You could argue not much happens here - it's mostly talking, but I'm reading a book right now in which they appear to do nothing but talk for pages and pages and pages - actually have read two now in which that is the case - and trust me, more happens within these twenty-five than happened in over a hundred in the book I'm reading. What happens? We learn who these people are. Who Willow is. Who Buffy is. How they feel about the people in their lives and the choices they've made. How some of those choices may come back and bite them. What I love most about Whedon is he is not afraid to make his characters flawed, to have them make stupid decisions. In that respect, his characters often feel more real than some of the characters I've seen in less fantastical works.

If you've given up on the Buffy S8 comics - you might want to pick this one up and give a shot. Then see if you can't grab the last nine, check them out again. The comics much like the series itself grows on you. It is not love at first sight. It requires committment. It is more of a novel in progress much like Dickens who submitted his works bit by bit in serial format ages ago, then it is a short story or a film, quick to engage.

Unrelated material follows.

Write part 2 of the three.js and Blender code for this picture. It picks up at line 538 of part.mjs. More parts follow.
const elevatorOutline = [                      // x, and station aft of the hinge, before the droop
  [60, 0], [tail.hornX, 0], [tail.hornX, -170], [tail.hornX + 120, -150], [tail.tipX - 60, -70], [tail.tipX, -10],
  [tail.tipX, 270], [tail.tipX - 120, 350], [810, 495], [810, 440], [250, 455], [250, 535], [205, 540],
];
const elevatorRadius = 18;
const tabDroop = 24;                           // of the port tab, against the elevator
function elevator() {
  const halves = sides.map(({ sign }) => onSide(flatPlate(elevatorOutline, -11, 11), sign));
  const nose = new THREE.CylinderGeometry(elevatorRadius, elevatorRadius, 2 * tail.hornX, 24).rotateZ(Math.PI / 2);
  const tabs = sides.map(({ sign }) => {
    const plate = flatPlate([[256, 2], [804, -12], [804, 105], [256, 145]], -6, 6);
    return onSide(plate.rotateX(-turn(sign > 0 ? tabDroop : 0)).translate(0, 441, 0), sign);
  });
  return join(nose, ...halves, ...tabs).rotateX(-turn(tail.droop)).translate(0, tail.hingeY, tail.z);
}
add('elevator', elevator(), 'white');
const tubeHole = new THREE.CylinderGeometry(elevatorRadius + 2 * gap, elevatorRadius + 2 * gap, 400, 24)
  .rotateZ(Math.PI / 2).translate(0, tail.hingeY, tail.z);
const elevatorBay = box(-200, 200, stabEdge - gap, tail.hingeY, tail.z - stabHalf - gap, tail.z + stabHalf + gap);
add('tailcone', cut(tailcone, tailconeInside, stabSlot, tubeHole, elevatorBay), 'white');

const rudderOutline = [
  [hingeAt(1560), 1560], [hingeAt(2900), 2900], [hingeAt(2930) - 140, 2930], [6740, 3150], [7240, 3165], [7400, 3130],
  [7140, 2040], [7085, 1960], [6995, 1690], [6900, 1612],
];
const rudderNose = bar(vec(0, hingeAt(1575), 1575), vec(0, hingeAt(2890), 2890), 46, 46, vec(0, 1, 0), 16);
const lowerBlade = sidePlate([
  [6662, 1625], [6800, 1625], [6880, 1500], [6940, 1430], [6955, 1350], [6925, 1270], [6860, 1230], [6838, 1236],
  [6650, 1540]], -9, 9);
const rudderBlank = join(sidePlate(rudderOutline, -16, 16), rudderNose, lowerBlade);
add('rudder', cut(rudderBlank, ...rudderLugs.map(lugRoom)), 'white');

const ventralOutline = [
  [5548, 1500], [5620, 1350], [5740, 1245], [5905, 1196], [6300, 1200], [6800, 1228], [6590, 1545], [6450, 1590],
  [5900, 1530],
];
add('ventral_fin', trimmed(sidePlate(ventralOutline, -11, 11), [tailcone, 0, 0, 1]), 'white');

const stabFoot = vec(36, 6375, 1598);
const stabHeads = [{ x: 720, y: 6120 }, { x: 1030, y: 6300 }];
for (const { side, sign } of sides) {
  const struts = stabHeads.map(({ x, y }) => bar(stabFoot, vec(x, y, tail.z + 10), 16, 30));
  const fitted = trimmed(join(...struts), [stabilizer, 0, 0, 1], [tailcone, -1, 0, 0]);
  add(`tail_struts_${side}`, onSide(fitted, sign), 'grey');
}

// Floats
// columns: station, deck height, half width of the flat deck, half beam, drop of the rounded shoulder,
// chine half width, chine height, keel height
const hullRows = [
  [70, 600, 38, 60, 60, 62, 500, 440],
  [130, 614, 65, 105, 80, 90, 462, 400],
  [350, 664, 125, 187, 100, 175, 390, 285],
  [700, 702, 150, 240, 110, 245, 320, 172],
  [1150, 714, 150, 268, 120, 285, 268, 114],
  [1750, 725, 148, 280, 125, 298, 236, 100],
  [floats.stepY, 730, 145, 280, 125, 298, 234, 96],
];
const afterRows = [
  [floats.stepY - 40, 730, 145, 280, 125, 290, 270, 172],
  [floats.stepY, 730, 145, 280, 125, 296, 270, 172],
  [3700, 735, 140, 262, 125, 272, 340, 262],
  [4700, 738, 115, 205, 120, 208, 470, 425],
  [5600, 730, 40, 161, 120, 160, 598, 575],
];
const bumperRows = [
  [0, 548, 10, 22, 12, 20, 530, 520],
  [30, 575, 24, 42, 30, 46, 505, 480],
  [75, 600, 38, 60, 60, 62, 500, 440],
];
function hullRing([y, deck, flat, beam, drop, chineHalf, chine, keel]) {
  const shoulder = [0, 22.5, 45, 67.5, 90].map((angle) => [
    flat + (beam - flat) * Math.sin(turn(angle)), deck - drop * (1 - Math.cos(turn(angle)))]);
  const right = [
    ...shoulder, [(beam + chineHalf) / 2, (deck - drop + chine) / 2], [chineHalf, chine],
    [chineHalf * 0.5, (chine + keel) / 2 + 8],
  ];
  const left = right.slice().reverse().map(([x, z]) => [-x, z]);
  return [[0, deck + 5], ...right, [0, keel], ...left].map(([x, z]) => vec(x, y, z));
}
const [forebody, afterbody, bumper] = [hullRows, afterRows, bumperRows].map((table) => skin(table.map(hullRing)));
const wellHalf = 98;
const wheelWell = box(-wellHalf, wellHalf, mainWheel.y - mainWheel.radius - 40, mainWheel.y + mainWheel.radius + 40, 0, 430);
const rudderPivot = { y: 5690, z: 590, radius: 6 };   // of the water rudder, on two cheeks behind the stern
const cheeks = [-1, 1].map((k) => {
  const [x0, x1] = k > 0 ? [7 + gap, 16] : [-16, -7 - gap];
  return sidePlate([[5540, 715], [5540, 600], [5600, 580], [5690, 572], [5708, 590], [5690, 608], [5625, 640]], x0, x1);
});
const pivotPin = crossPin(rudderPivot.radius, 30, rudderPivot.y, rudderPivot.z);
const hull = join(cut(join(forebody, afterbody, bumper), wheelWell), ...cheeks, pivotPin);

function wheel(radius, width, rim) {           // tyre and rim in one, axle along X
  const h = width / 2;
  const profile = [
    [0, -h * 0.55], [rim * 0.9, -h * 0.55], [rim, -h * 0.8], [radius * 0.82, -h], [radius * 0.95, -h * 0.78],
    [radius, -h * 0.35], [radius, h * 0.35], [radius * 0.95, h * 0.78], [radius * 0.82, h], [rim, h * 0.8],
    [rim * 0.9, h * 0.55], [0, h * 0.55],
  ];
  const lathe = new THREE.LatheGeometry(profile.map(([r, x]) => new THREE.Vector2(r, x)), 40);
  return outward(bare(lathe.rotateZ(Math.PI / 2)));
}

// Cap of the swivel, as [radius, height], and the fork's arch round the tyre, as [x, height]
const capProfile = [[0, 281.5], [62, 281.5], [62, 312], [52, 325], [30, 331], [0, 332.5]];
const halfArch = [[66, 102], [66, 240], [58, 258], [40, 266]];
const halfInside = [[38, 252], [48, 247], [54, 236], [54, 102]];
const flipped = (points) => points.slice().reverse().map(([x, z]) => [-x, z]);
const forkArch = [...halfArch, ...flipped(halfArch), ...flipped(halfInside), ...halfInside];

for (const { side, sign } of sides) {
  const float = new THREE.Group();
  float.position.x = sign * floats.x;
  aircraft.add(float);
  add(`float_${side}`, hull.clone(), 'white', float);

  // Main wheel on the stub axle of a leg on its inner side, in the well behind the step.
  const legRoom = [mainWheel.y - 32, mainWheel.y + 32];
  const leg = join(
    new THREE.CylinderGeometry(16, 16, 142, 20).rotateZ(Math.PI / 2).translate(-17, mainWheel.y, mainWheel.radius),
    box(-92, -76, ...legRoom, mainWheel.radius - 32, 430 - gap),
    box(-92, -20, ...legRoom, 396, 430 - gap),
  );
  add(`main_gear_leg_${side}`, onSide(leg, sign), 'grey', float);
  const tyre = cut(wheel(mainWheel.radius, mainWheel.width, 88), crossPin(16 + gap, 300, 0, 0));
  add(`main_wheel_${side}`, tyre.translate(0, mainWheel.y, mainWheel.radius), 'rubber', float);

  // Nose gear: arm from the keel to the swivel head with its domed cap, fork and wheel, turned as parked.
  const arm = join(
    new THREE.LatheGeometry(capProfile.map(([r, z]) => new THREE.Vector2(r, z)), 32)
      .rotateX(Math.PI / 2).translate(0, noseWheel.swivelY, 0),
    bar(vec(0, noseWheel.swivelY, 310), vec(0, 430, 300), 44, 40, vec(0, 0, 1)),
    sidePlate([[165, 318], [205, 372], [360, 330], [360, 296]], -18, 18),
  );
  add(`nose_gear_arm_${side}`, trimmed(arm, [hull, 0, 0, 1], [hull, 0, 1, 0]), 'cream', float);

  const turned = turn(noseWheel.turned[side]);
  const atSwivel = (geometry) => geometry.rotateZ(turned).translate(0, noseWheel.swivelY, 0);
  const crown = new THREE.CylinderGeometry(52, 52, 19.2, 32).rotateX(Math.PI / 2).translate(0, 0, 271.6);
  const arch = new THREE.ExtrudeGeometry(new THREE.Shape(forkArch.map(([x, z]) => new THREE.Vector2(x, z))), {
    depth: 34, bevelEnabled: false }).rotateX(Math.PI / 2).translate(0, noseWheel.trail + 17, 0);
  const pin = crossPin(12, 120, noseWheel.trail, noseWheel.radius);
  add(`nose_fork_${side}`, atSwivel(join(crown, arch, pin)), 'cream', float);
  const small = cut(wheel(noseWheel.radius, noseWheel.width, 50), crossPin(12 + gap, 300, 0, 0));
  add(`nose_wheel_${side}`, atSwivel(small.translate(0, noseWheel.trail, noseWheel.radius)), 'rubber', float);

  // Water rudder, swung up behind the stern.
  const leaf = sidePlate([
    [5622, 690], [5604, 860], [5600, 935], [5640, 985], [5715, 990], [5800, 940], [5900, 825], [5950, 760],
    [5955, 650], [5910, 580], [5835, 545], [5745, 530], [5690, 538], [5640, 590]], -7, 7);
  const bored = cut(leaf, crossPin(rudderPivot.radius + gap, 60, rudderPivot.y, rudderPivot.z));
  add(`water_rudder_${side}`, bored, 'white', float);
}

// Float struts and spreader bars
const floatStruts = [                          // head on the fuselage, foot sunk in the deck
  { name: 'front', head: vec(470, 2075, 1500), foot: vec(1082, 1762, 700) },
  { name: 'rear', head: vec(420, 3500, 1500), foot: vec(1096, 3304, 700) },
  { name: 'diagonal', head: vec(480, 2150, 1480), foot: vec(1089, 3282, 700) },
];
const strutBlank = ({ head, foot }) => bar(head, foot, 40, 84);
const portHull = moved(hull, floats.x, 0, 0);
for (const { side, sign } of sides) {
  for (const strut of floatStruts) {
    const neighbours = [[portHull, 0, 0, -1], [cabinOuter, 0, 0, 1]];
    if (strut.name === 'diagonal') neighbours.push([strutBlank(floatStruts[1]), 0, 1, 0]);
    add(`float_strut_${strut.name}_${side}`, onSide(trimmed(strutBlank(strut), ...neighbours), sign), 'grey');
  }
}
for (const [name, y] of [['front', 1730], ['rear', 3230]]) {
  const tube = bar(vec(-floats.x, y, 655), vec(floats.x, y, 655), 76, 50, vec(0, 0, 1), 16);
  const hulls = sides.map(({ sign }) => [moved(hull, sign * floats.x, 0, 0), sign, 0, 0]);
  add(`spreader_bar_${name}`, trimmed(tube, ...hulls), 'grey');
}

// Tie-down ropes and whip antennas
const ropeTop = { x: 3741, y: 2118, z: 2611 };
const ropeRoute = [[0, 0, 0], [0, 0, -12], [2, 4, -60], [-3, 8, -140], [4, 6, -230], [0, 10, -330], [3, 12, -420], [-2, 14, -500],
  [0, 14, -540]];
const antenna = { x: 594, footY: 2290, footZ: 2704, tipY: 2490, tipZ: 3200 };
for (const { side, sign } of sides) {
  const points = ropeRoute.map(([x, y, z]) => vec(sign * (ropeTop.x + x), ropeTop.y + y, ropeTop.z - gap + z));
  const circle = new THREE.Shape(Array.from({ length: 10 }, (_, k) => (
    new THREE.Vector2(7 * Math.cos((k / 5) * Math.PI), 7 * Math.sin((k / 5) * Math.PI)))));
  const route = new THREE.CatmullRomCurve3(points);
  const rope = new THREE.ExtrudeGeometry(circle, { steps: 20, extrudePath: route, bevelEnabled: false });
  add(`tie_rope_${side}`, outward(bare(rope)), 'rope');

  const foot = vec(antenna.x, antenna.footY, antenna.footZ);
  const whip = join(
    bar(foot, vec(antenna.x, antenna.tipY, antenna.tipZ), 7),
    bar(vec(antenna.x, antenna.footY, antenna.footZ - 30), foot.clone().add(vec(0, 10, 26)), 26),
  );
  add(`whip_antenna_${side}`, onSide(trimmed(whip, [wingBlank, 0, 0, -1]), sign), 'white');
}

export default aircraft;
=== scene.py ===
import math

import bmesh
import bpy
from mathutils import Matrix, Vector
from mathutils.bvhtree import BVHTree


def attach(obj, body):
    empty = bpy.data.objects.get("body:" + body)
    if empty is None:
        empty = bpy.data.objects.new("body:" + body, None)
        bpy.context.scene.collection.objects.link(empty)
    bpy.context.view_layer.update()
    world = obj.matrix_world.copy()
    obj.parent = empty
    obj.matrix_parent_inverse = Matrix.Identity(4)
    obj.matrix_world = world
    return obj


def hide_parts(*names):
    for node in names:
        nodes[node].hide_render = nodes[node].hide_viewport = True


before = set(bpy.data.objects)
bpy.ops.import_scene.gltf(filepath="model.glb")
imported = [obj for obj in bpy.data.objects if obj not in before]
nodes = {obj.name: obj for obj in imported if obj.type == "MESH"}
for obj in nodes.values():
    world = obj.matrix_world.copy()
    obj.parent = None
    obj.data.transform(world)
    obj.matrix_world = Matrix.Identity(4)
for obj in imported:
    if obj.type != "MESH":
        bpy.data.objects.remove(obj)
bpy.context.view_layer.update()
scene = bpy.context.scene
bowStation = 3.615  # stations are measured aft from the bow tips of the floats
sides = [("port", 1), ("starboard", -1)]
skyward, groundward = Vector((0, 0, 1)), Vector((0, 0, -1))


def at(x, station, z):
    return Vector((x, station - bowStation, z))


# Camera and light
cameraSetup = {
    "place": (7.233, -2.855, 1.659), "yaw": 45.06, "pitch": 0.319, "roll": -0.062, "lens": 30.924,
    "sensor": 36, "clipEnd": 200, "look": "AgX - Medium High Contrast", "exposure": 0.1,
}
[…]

If you've never watched Buffy (and you are reading this entry), for whatever reason, you might also want to give it shot. It doesn't get really interesting in my opinion until the latter seasons - but to truly appreciate the layers in those seasons, you have to see all of it from the beginning. In my view and I know others will disagree as is their perogative, it is still the best tv series that has aired in its entirety, even with all its flaws.